COLLECTED DATA:
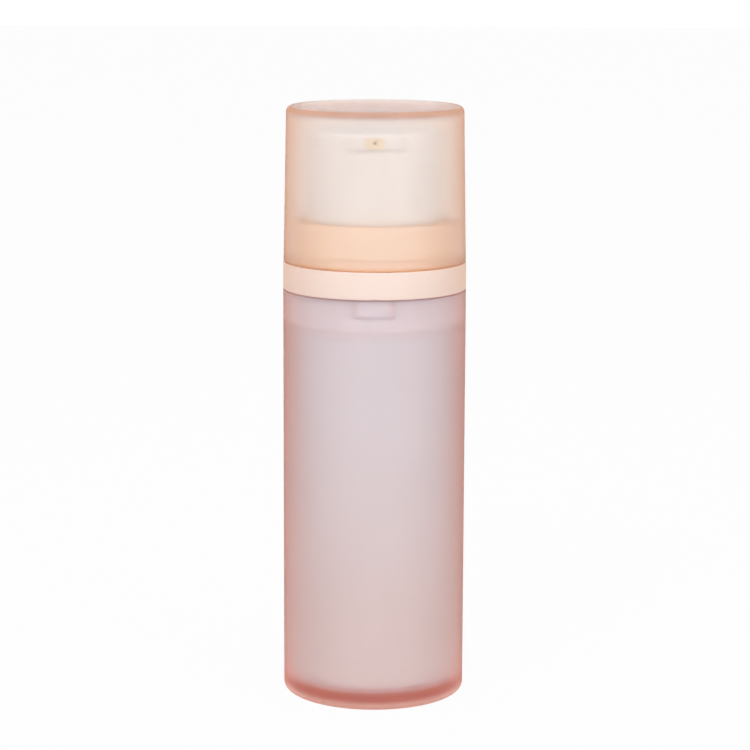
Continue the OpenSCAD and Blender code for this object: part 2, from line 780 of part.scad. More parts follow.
module head_shell() {
    dish_r = head_top_r - head_round - dish_rim;
    turned(concat(
        [[head_r - head_wall, head_bottom], [head_r - edge, head_bottom], [head_r, head_bottom + edge]],
        arc(head_top_r - head_round, head_top - head_round, head_round, 0, 90),
        [for (i = [0:round_steps]) let (s = 1 - i / round_steps)
            [dish_r * s, head_top - dish * (1 - s * s)]],
        [[0, head_ceiling], [head_top_r - head_wall, head_ceiling]]
    ));
}

module brow() {
    intersection() {
        turned(concat(
            [[head_top_r - head_wall, brow_bottom], [brow_r - brow_round, brow_bottom]],
            arc(brow_r - brow_round, brow_bottom + brow_round, brow_round, -90, 0),
            arc(brow_r - head_round, head_top - head_round, head_round, 0, 90),
            [[head_top_r - head_round, head_top], [head_top_r - head_wall, head_top - head_round]]
        ));
        translate([0, 0, brow_bottom]) at_front(brow_w, brow_r + over, brow_h + over);
    }
}

module actuator() {
    duct_bottom = spout_z - duct_r - duct_wall;
    duct_w = insert_w + 2 * duct_wall;
    pocket_w = insert_w + 2 * run_gap;
    pocket_h = insert_h + 2 * run_gap;
    rib_l = head_top_r - head_wall / 2;
    rib_bottom = head_ceiling - head_rib_h;
    color([0.98, 0.97, 0.96]) difference() {
        union() {
            head_shell();
            brow();
            translate([0, 0, socket_bottom]) cylinder(r = socket_r, h = head_ceiling + eps - socket_bottom);
            translate([0, 0, duct_bottom]) at_front(duct_w, rib_l, head_ceiling + eps - duct_bottom);
            for (turn = [0:90:180])
                rotate(turn) translate([0, -head_rib_t / 2, rib_bottom])
                    cube([rib_l, head_rib_t, head_ceiling + eps - rib_bottom]);
        }
        translate([0, 0, socket_bottom - over])
            cylinder(r = socket_bore_r, h = socket_top - socket_bottom + over);
        translate([0, 0, socket_bottom]) cylinder(r = stem_bore_r, h = spout_z + duct_r - socket_bottom);
        translate([0, 0, spout_z]) rotate([90, 0, 0]) cylinder(r = duct_r, h = insert_front);
        translate([-pocket_w / 2, -brow_r - over, spout_z - pocket_h / 2])
            cube([pocket_w, brow_r + over - insert_back + run_gap, pocket_h]);
    }
}

module spout_insert() {
    color([0.9, 0.83, 0.74]) difference() {
        translate([-insert_w / 2, -insert_front, spout_z - insert_h / 2])
            cube([insert_w, insert_l, insert_h]);
        translate([-spout_w / 2, -insert_front - over, spout_z - spout_h / 2])
            cube([spout_w, spout_depth + over, spout_h]);
        translate([0, 0, spout_z]) rotate([90, 0, 0])
            cylinder(r = duct_r, h = insert_front - spout_depth / 2);
    }
}

module overcap() {
    ceiling_r = cap_inside(cap_ceiling - cap_bottom);
    rib_z = flange_top + seat_rib_z - snap_rib_w - stop_gap;
    inner_ribs = rib(cap_bore_r, -cap_rib, rib_z, snap_rib_w);
    color([0.96, 0.76, 0.64]) turned(concat(
        [[cap_bore_r + edge, cap_bottom], [cap_mouth_r - edge, cap_bottom]],
        [[cap_mouth_r, cap_bottom + edge]],
        arc(cap_top_r - cap_round, cap_top - cap_round, cap_round, 0, 90),
        [[0, cap_top], [0, cap_ceiling]],
        arc(ceiling_r - cap_inner_round, cap_ceiling - cap_inner_round, cap_inner_round, 90, 0),
        [for (i = [3:-1:0]) inner_ribs[i]]
    ));
}

outer_bottle();
inner_bottle();
foot_disc();
follower_piston();
collar();
guide_sleeve();
pump_closure();
neck_gasket();
neck_plug();
pump_body();
inlet_ball();
ball_cage();
lower_stem();
pump_piston();
upper_stem();
return_spring();
chaplet();
actuator();
spout_insert();
overcap();
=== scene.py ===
"""Visual model of an airless pump bottle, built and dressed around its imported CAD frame.

The CAD nodes give every place and size. The pieces that show are modelled again with rounded edges, and the
pump's hidden pieces keep their CAD meshes. Sizes are in millimetres and the meshes are made in metres. The
bottle stands on z = 0, its axis is z, and the spout faces -y.
"""

from __future__ import annotations

import logging
import math
from collections.abc import Callable, Sequence
from dataclasses import dataclass, field
from enum import Enum
from functools import cached_property

import bmesh
import bpy
from mathutils import Matrix, Vector

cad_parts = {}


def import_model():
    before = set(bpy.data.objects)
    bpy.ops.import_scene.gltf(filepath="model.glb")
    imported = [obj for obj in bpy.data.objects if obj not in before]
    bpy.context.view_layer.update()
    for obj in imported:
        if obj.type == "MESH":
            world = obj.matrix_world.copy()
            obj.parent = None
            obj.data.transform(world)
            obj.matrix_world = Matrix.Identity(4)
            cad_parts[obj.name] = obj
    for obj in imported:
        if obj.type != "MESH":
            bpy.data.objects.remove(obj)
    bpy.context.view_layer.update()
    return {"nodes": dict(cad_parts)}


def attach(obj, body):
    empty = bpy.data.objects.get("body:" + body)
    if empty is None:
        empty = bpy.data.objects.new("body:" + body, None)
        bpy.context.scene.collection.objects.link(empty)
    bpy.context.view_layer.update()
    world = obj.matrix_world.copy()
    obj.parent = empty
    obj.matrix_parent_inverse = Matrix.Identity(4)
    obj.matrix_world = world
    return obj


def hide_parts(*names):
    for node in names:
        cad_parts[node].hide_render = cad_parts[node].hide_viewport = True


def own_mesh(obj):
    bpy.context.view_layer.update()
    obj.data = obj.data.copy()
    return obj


log = logging.getLogger("airless_pump_bottle")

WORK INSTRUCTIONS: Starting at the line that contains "outer_bottle();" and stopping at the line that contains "before = set(bpy.data.objects)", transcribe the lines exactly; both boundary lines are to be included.

EXPECTED OUTPUT:
outer_bottle();
inner_bottle();
foot_disc();
follower_piston();
collar();
guide_sleeve();
pump_closure();
neck_gasket();
neck_plug();
pump_body();
inlet_ball();
ball_cage();
lower_stem();
pump_piston();
upper_stem();
return_spring();
chaplet();
actuator();
spout_insert();
overcap();
=== scene.py ===
"""Visual model of an airless pump bottle, built and dressed around its imported CAD frame.

The CAD nodes give every place and size. The pieces that show are modelled again with rounded edges, and the
pump's hidden pieces keep their CAD meshes. Sizes are in millimetres and the meshes are made in metres. The
bottle stands on z = 0, its axis is z, and the spout faces -y.
"""

from __future__ import annotations

import logging
import math
from collections.abc import Callable, Sequence
from dataclasses import dataclass, field
from enum import Enum
from functools import cached_property

import bmesh
import bpy
from mathutils import Matrix, Vector

cad_parts = {}


def import_model():
    before = set(bpy.data.objects)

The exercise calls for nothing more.